O Isha: You are the supremely independent controller; so You can bestow Your mercy even upon the unfit.
The sage then conveys his wretched condition in three ways. He states that he is fallen and is also ignorant, not knowing how to come out of his fallen condition. And he metaphorically conveys the extent of his misery by declaring that he is drowning in an ocean of misery. This reference to a body of water contrasts poignantly with an earlier reference to a body of water – the third verse stated that Krishna is drowning the devoted residents of Gokula in a lake of ecstasy.* When He blesses His devotees thus, how can He let another devotee drown in an ocean of distress?
Satyavrata Muni begs the Lord to cast a merciful glance (kripa drishti) on him and relieve him of his suffering. Significantly, the ocean afflicting the sage is not the ocean of material existence, but the ocean of separation from Krishna. So, in the verse’s conclusion, he voices his request: Please become visible to these eyes (edhy akshi drishyah).
Verse 7: The bound is still the liberator
In the seventh verse, Satyavrata Muni, recognizing that Krishna grants darshana only to those who have devotion, prays for devotion and creatively links his request with a continued narration of the pastime. After Krishna was tied to the mortar, He moved towards two giant trees in the courtyard, dragging the mortar with Him. When the mortar got stuck between the trees, Krishna tugged at it and – wonder of wonders – the two trees came crashing down, and from them emerged two celestial beings. These beings were Nalakuvara and Manigriva, sons of the treasurer of the gods, Kuvera. Due to licentious behavior in their previous life, the sage Narada had cursed them to lose their celestial bodies and become incarcerated in arboreal forms. When they begged forgiveness, Narada assured them that they would becomes trees in Krishna’s courtyard and would be delivered by Him. Wanting to fulfill His devotee Narada’s promise, Krishna now liberated them by not just freeing them from their tree bodies but also granting them devotion.
Satyavrata Muni cites this narrative as a precedent for the Lord’s bestowing mercy on the unqualified. Just as He had blessed the two celestials with devotion, the sage requests that he too be similarly blessed. And he reinforces that request by declaring (for the third time in the song) that he doesn’t desire liberation. Such repeated rejection of liberation suggests that what is conventionally called liberation is not really liberation, especially when it takes one away from the Lord and His service.

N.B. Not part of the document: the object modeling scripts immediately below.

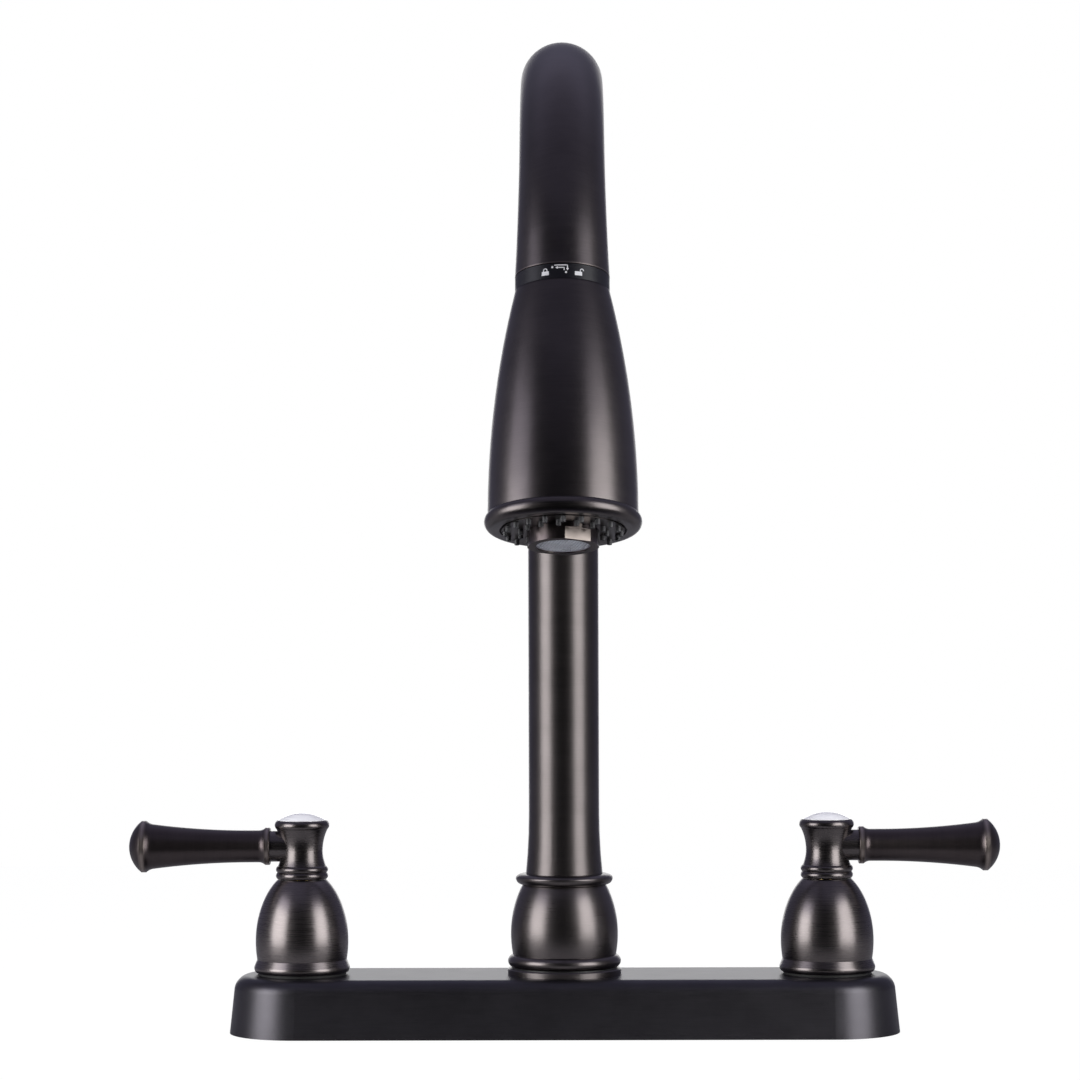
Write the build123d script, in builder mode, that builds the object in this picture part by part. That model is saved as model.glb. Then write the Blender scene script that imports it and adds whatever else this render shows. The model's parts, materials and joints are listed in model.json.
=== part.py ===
from build123d import *
import os
from math import asin, atan2, cos, degrees, radians, sin, sqrt

os.makedirs("parts", exist_ok=True)

# Two handle kitchen faucet with a pull-down spray head, in millimetres and degrees.
# Origin: on the deck, on the axis of the spout post. +Z up, +X to the right, -Y towards the user.

# ---------------------------------------------------------------- clearances
running_fit = 0.05  # radial play of a shaft in its bore
slip_fit = 0.05  # radial play of a piece fitted once and left
moving_gap = 0.3  # between pieces that move past each other
hole_play = 0.5  # radial play of a hole that a piece only passes through

# ---------------------------------------------------------------- deck plate
valve_spacing = 203.2  # 8 in between the two valves
plate_overhang = 27.6  # plate end beyond the valve axis
plate_depth = 58.5
plate_height = 22.0
plate_corner_r = 27.0
plate_draft = 6.0
plate_edge_r = 5.5
plate_wall = 2.5
gasket_thickness = 2.0
gasket_play = 0.4

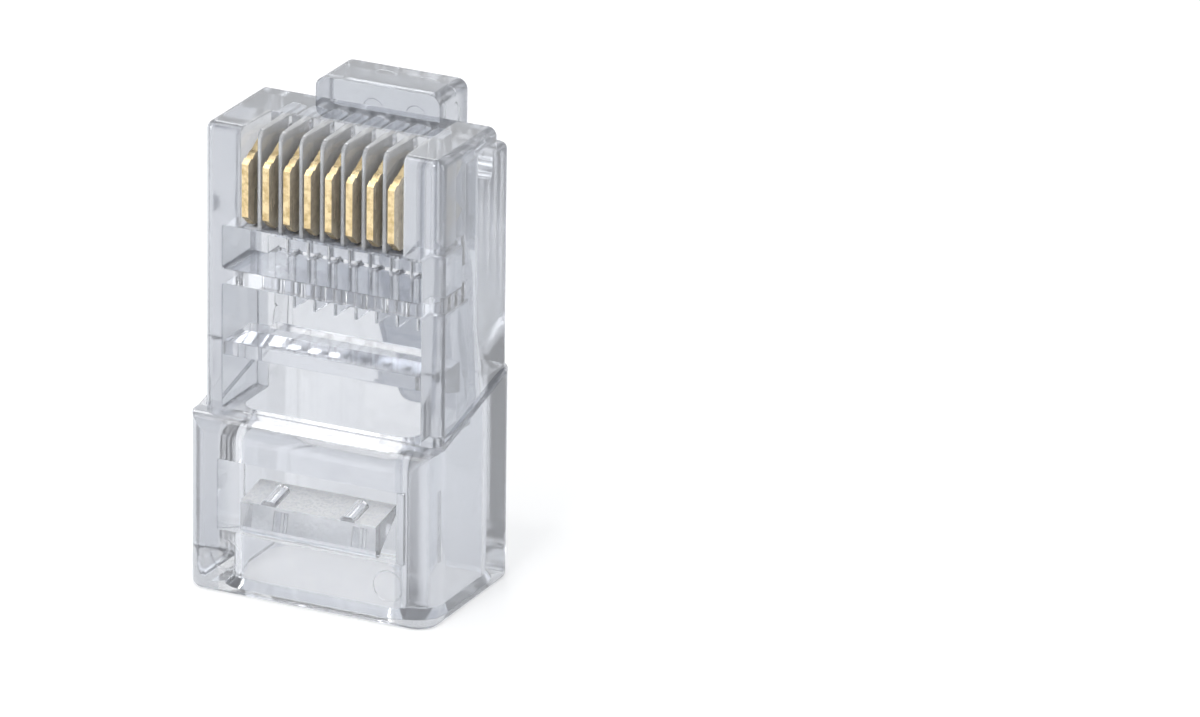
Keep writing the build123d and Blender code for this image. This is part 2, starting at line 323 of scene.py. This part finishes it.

The Bhagavatam (3.29.13) asserts that devotees refuse such service-bereft liberation even if it is offered to them. Thus, the Bhagavatam and the Damodarashtaka concur that devotional service to the supreme liberator is itself the supreme liberation.
This verse centers on poetic use of the motif of bondage and liberation. The Lord is the giver of liberation from all bondage, yet in this pastime He Himself was bound (baddha-murti). That is not the only wonder. Those who are bound need others to free them – and they can’t usually free others. But even when Krishna was bound, He remained omnipotent and freed those who were bound (mocitau).
Verse 8: The unlimited Lord offers unlimited ecstasy
The last text reveals how those with devotion cherish not just the object of devotion but also the things connected with that object. Thus, the sage begins by offering obeisance not to the Lord, but to the rope that binds the Lord’s belly. The rope is glorified in two ways: first by declaring it to be effulgent, and then by stating the glory of the object that it bound – the Lord’s abdomen, the source and abode of the whole universe. In bhakti cosmology, the universe arises from the abdomen of a manifestation of the Lord through a complex sequence of expansions and emanations.
The sage then offers obeisance to Radha, Krishna’s beloved consort. As the romantic pastimes of the Lord are confidential, the bhakti tradition stresses that they not be publically discussed. And yet a song about the glory of devotion calls for at least a reference to the supreme devotee, Radha.
Radha is not directly present in this pastime; still, indirectly She pervades it and is in fact its essence. The Gaudiya Vaishnava tradition explains that Radha is not just the topmost devotee. She is also devotion personified. Here personification refers not to a literary device, but to an ontological reality – in the person of Radha resides all devotion. By offering obeisance to Her, the sage beseeches Her mercy so that he too may be enriched with devotion.
And the final obeisance is predictably to the Lord, but with a significant definer: He is the performer of unlimited pastimes (ananta-lila). While the word ananta was used in the sixth text as a noun to refer to the Lord, here it is used as an adjective to describe His inexhaustible pastimes.
Given that this song has described the immense ecstasy in meditating on one pastime, the concluding obeisance conveys that the Lord, being the performer of unlimited pastimes, is the reservoir of unlimited ecstasy. In loving Him, all our heart’s deepest and greatest longings for happiness will be perennially and perfectly fulfilled.
*The third verse of Damodarashtaka is quoted in Chaitanya-charitamrita (Madhya 19.230). There Srila Prabhupada translates sva-ghosham (His personal associates) as “the gopis.”